§ Given exercise: Work through the material below and count the lines holding the word "Identity"; give that count and nothing more.
— START —
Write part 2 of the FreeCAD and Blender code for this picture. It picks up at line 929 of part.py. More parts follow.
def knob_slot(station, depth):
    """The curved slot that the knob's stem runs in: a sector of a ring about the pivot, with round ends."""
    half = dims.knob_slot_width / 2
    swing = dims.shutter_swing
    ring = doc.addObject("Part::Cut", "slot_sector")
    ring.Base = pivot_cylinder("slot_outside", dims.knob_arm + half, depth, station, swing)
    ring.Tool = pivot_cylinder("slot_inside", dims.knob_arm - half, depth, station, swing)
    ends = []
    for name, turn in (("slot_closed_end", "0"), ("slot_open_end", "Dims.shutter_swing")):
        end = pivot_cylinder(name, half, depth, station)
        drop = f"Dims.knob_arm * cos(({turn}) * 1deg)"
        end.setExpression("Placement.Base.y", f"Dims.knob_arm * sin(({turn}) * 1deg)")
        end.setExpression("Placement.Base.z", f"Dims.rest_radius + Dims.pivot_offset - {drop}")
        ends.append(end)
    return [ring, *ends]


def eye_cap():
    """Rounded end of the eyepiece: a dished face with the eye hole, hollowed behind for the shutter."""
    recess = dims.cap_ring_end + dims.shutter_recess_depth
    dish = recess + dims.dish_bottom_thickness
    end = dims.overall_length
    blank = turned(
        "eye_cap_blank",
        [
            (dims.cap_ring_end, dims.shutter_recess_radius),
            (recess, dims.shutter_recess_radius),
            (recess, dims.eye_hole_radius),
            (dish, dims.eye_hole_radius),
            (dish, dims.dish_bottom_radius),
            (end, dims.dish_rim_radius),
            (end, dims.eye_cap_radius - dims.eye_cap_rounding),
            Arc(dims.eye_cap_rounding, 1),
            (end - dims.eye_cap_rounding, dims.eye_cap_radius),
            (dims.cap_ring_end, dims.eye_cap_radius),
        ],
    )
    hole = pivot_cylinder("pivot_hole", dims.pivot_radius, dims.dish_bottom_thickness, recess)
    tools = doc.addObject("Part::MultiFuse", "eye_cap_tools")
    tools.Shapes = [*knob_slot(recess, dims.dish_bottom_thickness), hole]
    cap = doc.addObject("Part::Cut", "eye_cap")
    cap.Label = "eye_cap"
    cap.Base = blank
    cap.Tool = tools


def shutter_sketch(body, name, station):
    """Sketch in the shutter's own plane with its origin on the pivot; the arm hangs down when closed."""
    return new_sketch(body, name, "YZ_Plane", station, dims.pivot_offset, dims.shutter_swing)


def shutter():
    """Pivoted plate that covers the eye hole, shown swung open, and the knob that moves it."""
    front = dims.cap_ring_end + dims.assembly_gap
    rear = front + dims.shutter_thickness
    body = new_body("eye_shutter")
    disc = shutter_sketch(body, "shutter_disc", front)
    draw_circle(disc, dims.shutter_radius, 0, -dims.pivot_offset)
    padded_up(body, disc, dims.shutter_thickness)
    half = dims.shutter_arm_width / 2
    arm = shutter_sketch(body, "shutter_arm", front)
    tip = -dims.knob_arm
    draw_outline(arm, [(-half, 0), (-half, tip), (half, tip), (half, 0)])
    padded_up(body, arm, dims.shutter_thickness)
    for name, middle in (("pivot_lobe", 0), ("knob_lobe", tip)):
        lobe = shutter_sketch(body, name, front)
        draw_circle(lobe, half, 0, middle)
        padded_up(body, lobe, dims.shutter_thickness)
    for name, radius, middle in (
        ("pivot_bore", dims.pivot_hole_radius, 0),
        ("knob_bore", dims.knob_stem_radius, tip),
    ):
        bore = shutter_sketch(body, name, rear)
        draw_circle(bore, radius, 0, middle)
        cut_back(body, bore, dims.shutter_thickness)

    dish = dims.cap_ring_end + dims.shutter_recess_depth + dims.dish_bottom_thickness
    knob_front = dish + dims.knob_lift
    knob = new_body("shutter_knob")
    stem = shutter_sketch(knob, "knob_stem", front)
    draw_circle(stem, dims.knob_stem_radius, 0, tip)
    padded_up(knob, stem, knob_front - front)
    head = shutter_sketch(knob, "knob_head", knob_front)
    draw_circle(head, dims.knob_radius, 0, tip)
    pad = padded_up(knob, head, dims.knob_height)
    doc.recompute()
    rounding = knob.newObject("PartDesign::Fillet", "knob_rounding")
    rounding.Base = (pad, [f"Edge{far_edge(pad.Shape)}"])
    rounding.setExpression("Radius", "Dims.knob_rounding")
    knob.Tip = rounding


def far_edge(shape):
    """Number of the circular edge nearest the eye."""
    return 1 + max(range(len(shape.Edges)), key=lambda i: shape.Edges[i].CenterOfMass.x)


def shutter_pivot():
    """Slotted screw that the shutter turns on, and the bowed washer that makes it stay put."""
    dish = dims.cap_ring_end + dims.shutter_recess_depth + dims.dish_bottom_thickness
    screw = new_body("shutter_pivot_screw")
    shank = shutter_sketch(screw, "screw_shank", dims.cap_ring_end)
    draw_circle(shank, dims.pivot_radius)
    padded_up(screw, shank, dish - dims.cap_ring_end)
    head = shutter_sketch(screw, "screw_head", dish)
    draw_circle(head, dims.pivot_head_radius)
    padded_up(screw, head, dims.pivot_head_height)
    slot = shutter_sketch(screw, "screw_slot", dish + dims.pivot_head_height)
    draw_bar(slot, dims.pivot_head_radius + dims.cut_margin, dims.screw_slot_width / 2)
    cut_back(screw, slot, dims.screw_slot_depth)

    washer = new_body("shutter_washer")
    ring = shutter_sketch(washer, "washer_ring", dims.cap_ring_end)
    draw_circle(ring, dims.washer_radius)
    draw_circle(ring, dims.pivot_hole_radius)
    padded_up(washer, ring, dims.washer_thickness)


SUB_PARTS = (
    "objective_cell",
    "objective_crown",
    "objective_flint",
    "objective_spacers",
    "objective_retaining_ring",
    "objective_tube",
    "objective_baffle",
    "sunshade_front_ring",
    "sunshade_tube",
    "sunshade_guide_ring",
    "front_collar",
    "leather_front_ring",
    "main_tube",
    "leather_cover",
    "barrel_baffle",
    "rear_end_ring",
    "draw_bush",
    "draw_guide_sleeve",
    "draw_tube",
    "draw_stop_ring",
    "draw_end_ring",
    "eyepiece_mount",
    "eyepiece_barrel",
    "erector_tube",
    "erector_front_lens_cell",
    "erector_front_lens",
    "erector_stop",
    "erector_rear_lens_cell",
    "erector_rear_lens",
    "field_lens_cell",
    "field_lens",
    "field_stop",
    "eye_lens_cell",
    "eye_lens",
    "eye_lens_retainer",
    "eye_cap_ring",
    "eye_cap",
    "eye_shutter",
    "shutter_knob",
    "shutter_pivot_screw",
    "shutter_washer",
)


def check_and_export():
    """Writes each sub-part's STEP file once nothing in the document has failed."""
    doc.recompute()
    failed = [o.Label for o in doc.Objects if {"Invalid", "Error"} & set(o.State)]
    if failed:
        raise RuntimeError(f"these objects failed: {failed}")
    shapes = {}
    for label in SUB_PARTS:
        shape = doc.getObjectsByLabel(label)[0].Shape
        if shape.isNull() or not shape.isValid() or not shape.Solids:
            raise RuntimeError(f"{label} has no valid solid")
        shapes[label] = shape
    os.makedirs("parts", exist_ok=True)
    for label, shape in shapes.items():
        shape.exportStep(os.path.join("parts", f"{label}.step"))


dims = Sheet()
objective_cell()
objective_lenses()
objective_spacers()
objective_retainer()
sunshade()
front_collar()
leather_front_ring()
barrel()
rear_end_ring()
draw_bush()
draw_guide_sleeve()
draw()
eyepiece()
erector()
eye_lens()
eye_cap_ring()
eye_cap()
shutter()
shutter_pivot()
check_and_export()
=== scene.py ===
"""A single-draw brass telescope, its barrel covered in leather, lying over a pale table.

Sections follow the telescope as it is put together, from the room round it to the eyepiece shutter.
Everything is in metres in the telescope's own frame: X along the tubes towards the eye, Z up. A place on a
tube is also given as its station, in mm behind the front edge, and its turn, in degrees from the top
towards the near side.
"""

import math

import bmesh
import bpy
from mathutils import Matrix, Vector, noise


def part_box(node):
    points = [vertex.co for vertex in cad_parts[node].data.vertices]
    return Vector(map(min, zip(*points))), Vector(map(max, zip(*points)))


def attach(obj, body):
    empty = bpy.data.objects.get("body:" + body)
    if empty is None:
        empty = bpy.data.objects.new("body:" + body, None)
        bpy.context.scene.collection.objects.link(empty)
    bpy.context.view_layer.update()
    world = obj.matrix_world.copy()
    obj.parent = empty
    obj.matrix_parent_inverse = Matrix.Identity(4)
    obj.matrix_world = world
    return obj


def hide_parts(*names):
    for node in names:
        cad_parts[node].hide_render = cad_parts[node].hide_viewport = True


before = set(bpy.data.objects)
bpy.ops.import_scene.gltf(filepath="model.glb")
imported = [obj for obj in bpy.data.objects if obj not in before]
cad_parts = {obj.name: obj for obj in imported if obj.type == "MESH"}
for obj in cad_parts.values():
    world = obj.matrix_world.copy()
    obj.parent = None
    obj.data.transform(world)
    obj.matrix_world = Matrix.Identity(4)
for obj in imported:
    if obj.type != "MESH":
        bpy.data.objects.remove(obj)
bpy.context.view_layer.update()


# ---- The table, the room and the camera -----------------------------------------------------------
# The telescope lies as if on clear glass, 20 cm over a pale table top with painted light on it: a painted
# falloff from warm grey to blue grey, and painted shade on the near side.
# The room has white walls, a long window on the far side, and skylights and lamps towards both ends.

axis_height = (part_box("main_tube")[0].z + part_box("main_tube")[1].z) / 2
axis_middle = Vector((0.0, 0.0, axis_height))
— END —
§ Task output: 2